During training, the discriminator aims to minimize cross-entropy by differentiating between real and generated samples. The optimal discriminator (D) takes the form given below.


D(x)=Pr(x)/(Pr(x)+Pg(x))

On the other hand, the generator (G) seeks to minimize a generator-specific loss function that includes an independent item to ensure diversity.

The loss function for the generator can be written as,

V(G)=KL(Pg||Pr)−2JSD(Pr||Pg)

where KL is the Kullback–Leibler divergence and JSD is the Jensen–Shannon divergence. Minimizing the JS divergence helps the generated samples resemble real ones. However, if there is little or no overlap between Pr and Pg, the JS divergence becomes a constant, leading to gradient vanishing and disappearance.

Additionally, training GANs can be challenging because the feedback from the discriminator can be close to zero when it is trained optimally, slowing down convergence. Moreover, determining when the discriminator is properly trained is difficult since there is no indicator for it.

Another problem is the poor diversity in the generated samples. The generator loss function V(G) can be reformulated to address this issue. Minimizing this loss function is equivalent to minimizing the KL divergence and the JSD, leading to more diverse generated samples. Several new models have been introduced to address these limitations of the original GAN, including issues like gradient disappearance, unstable training, and poor diversity. These new GAN models aim to enhance stability and improve the quality of the generated outputs.

Conditional generative adversarial networks (CGANs) have emerged as a solution to enhance the control and convergence speed of GANs in complex or large-scale datasets. By incorporating conditional variables, such as category labels, textual descriptions, or specific generated targets, CGANs provide guidance to the data generation process. This allows for supervised learning, targeted generation, and the ability to generate images with specific categories or labels. Moreover, CGANs can utilize image features as condition to generate corresponding word vectors, enabling effective cross-modal generation illustrated in Figure 7.

Futureinternet 15 00260 g007 550

Figure 7. Typical structure of conditional GAN.

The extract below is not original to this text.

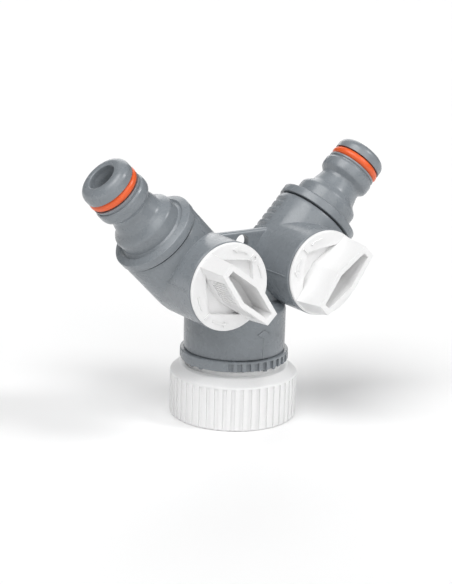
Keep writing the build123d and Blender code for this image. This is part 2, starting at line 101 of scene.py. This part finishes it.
def mix(tree, factor, first, second):
    """Blend of two colours; each is a socket or an RGB tuple."""
    blend = node(tree, "ShaderNodeMix", data_type="RGBA")
    tree.links.new(factor, blend.inputs["Factor"])
    for slot, colour in (("A", first), ("B", second)):
        if isinstance(colour, tuple):
            blend.inputs[slot].default_value = (*colour, 1)
        else:
            tree.links.new(colour, blend.inputs[slot])
    return blend.outputs["Result"]


def scaled(colour, factor):
    """The colour made darker or lighter, no component over 1."""
    return tuple(min(1.0, c * factor) for c in colour)


def noise(tree, place, scale, detail, roughness=0.5):
    """Noise in the object's own coordinates, as a value from 0 to 1."""
    texture = node(tree, "ShaderNodeTexNoise", Scale=scale, Detail=detail, Roughness=roughness)
    tree.links.new(place.outputs["Object"], texture.inputs["Vector"])
    return texture.outputs["Fac"]


def moulded(name, colour, roughness, grain, drift, speckle, rim):
    """Moulded plastic or rubber: slow colour drift, fine speckle, edges painted paler as a painted
    highlight, and a grained skin.
    """
    material = bpy.data.materials.new(name)
    material.use_nodes = True
    tree = material.node_tree
    shader = tree.nodes["Principled BSDF"]
    place = node(tree, "ShaderNodeTexCoord")
    clouds = shift(tree, noise(tree, place, CLOUD_SCALE, 4.0, 0.6), 0.0, 1.0, *MIDDLE)
    dots = shift(tree, noise(tree, place, SPECK_SCALE, 3.0, 0.7), 0.0, 1.0, *SHARP_MIDDLE)
    tones = mix(tree, clouds, scaled(colour, 1 - drift), scaled(colour, 1 + drift))
    grains = mix(tree, dots, scaled((1.0, 1.0, 1.0), 1 - speckle), (1.0, 1.0, 1.0))
    flecked = node(tree, "ShaderNodeMix", data_type="RGBA", blend_type="MULTIPLY")
    flecked.inputs["Factor"].default_value = 1.0
    tree.links.new(tones, flecked.inputs["A"])
    tree.links.new(grains, flecked.inputs["B"])

    rounded = node(tree, "ShaderNodeBevel", Radius=EDGE_RADIUS)
    rounded.samples = EDGE_SAMPLES
    flat = node(tree, "ShaderNodeNewGeometry")
    agreement = node(tree, "ShaderNodeVectorMath", operation="DOT_PRODUCT")
    tree.links.new(rounded.outputs["Normal"], agreement.inputs[0])
    tree.links.new(flat.outputs["Normal"], agreement.inputs[1])
    # painted highlight: where the rounded and flat normals part, convex and concave edges alike are
    # painted paler
    edge = shift(tree, agreement.outputs["Value"], rim, 0.0, *EDGE_AGREEMENT)
    painted_edge_highlight = tuple(min(1.0, EDGE_HIGHLIGHT_LIFT + c * EDGE_HIGHLIGHT_GAIN) for c in colour)
    tree.links.new(mix(tree, edge, flecked.outputs["Result"], painted_edge_highlight), shader.inputs["Base Color"])

    mottle = noise(tree, place, MOTTLE_SCALE, 3.0)
    smoothest, roughest = (roughness + swing for swing in ROUGHNESS_SWING)
    tree.links.new(shift(tree, mottle, smoothest, roughest, *MIDDLE), shader.inputs["Roughness"])
    bump = node(tree, "ShaderNodeBump", Strength=grain, Distance=GRAIN_DEPTH)
    tree.links.new(noise(tree, place, GRAIN_SCALE, 2.0), bump.inputs["Height"])
    tree.links.new(rounded.outputs["Normal"], bump.inputs["Normal"])
    tree.links.new(bump.outputs["Normal"], shader.inputs["Normal"])
    return material


MATERIALS = {slot: moulded(slot, **finish) for slot, finish in FINISHES.items()}


def smooth_by_angle():
    """Modifier tree that shades a mesh smooth but keeps every edge over CREASE crisp."""
    tree = bpy.data.node_groups.new("smooth_by_angle", "GeometryNodeTree")
    for side in ("INPUT", "OUTPUT"):
        tree.interface.new_socket("Geometry", in_out=side, socket_type="NodeSocketGeometry")
    weld = node(tree, "GeometryNodeMergeByDistance", Distance=WELD)
    faces = node(tree, "GeometryNodeSetShadeSmooth", domain="FACE")
    edges = node(tree, "GeometryNodeSetShadeSmooth", domain="EDGE")
    angle = node(tree, "GeometryNodeInputMeshEdgeAngle")
    soft = node(tree, "FunctionNodeCompare", operation="LESS_THAN")
    soft.inputs["B"].default_value = radians(CREASE)
    start = node(tree, "NodeGroupInput")
    end = node(tree, "NodeGroupOutput")
    tree.links.new(start.outputs["Geometry"], weld.inputs["Geometry"])
    tree.links.new(weld.outputs["Geometry"], faces.inputs["Geometry"])
    tree.links.new(faces.outputs["Geometry"], edges.inputs["Geometry"])
    tree.links.new(angle.outputs["Unsigned Angle"], soft.inputs["A"])
    tree.links.new(soft.outputs["Result"], edges.inputs["Shade Smooth"])
    tree.links.new(edges.outputs["Geometry"], end.inputs["Geometry"])
    return tree


def dress_cad_nodes():
    """Gives each CAD node its moulded material, and smooth shading with crisp edges."""
    smoothing = smooth_by_angle()
    for sub in frame["record"]["subparts"]:
        piece = NODES[sub["node"]]
        piece.data.materials.clear()
        piece.data.materials.append(MATERIALS[sub["material_slot"]])
        piece.modifiers.new("smooth_by_angle", "NODES").node_group = smoothing


# ---------------------------------------------------------------- stage
def floor():
    """Plain pale floor under the object."""
    mesh = bpy.data.meshes.new("floor")
    half = FLOOR_SIZE / 2
    corners = [(-half, -half, 0), (half, -half, 0), (half, half, 0), (-half, half, 0)]
    mesh.from_pydata(corners, [], [(0, 1, 2, 3)])
    plane = bpy.data.objects.new("floor", mesh)
    bpy.context.scene.collection.objects.link(plane)
    material = bpy.data.materials.new("floor")
    material.use_nodes = True
    shader = material.node_tree.nodes["Principled BSDF"]
    shader.inputs["Base Color"].default_value = FLOOR_COLOUR
    shader.inputs["Roughness"].default_value = FLOOR_ROUGHNESS
    mesh.materials.append(material)
    plane.location.z = -FLOOR_DROP


def sun(name, azimuth, elevation, strength, spread):
    """A lamp shining from that side; azimuth 0 is the front, strength 1 lights white to white."""
    lamp = bpy.data.lights.new(name, "SUN")
    lamp.angle = radians(spread)
    lamp.energy = strength * pi
    light = bpy.data.objects.new(name, lamp)
    light.rotation_euler = Euler((radians(90 - elevation), 0, radians(azimuth)))
    bpy.context.scene.collection.objects.link(light)


def studio():
    """A dim white surround and four lamps, named after the side that they shine from."""
    world = bpy.data.worlds.new("studio")
    world.use_nodes = True
    background = world.node_tree.nodes["Background"]
    background.inputs["Color"].default_value = (1, 1, 1, 1)
    background.inputs["Strength"].default_value = WORLD_STRENGTH
    bpy.context.scene.world = world
    sun("key", -70, 60, 0.69, SOFT)
    sun("front", -10, 30, 0.27, SOFT)
    sun("right", 44, 43, 0.30, CRISP)
    sun("back_right", 150, 25, 0.26, SOFT)


def camera():
    """The photograph's point of view."""
    lens = bpy.data.cameras.new("camera")
    lens.sensor_width = CAMERA_SENSOR
    lens.lens = CAMERA_LENS
    lens.clip_start = CAMERA_NEAR
    eye = bpy.data.objects.new("camera", lens)
    turn = Euler((radians(90 - CAMERA_ELEVATION), 0, radians(CAMERA_AZIMUTH)))
    eye.rotation_euler = (turn.to_matrix() @ Euler((0, 0, radians(CAMERA_ROLL))).to_matrix()).to_euler()
    eye.location = CAMERA_AIM + turn.to_matrix() @ Vector((0, 0, CAMERA_DISTANCE))
    bpy.context.scene.collection.objects.link(eye)
    bpy.context.scene.camera = eye


dress_cad_nodes()
floor()
studio()
camera()
bpy.context.scene.view_settings.view_transform = "Standard"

Some of the GANs that incorporate this technique are conditional generative adversarial networks (CGAN), CGAN with Pix2Pix framework, conditional tabular GAN (CTGAN), conditional generative adversarial networks with text (TAC-GAN, TAGAN).

Wasserstein generative adversarial networks (WGANs) offer a novel approach to address the challenges faced by traditional GANs. By introducing the Wasserstein distance as a metric, WGANs provide a more stable training process and better gradient flow. The discriminator in WGANs, known as the "critic", assigns scores representing the distance between the real and fake data distributions. This distance is measured using the Wasserstein distance instead of the Jensen–Shannon divergence or Kullback–Leibler divergence used in other generative models. WGANs mitigate the issue of mode collapse, where GANs fail to capture the full diversity of the data, by effectively learning the underlying data distribution, even for complex and high-dimensional datasets. The generator and discriminator in WGANs are trained to minimize the Wasserstein distance, encouraging the generator to generate samples that closely resemble real data. This enables WGANs to produce more diverse and realistic outputs.

WGANs have found applications in various domains, such as image synthesis, text generation, and data augmentation. Their effectiveness in addressing mode collapse and providing a more reliable training process has made them a popular choice for researchers and practitioners working with generative models.

Deep convolutional generative adversarial networks (DCGANs) are a variant of GANs that leverage deep convolutional neural networks (CNNs) to enhance the quality of generated samples, particularly in the domain of image synthesis. DCGANs have proven to be highly effective in generating realistic and high-resolution images. DCGANs utilize convolutional layers in both the generator and discriminator networks, allowing them to capture spatial dependencies and patterns in the data. DCGANs introduce several key design principles, including the use of convolutional and transposed convolutional layers, batch normalization, and ReLU activation functions. These principles contribute to the stability of the training process, mitigate issues like mode collapse and allow for the generation of diverse and high-quality samples.

The benefits of DCGANs extend beyond image synthesis, with applications in areas such as image-to-image translation, style transfer, and data augmentation. The combination of deep convolutional architectures and adversarial training has propelled DCGANs as a go-to choice for generating visually appealing and realistic images in the field of deep learning.

Generative adversarial networks (GANs) have revolutionized various domains of computer vision and machine learning. They can be classified into different categories based on their specific tasks and applications. Image-to-image translation GANs focus on translating images between domains, with subcategories such as CycleGAN, DiscoGAN, and DTN. Super-resolution GANs enhance the resolution of low-resolution images, including SRGAN and VSRResFeatGAN. Text-to-image GANs generate images from textual descriptions, exemplified by AttnGAN and StackGAN. Tabular data GANs generate synthetic tabular data, with examples like CTGAN and TGAN. Defense and security GANs address security-related applications, including defense against adversarial attacks and steganography, such as defense GANs and SSGAN. Style-based GANs capture and manipulate artistic styles, including StyleGAN and StyleCLIP. Other GAN types encompass diverse applications like BigGAN for high-resolution images, ExGANs for variation generation, and SegAN for semantic segmentation and various other GANs and are listed below. These categories demonstrate the versatility and advancement of GANs in various domains, enabling tasks such as image translation, super-resolution, text-to-image synthesis, data generation, security applications, style manipulation, and more. GANs continue to drive innovation and push the boundaries of generative models in the field of artificial intelligence.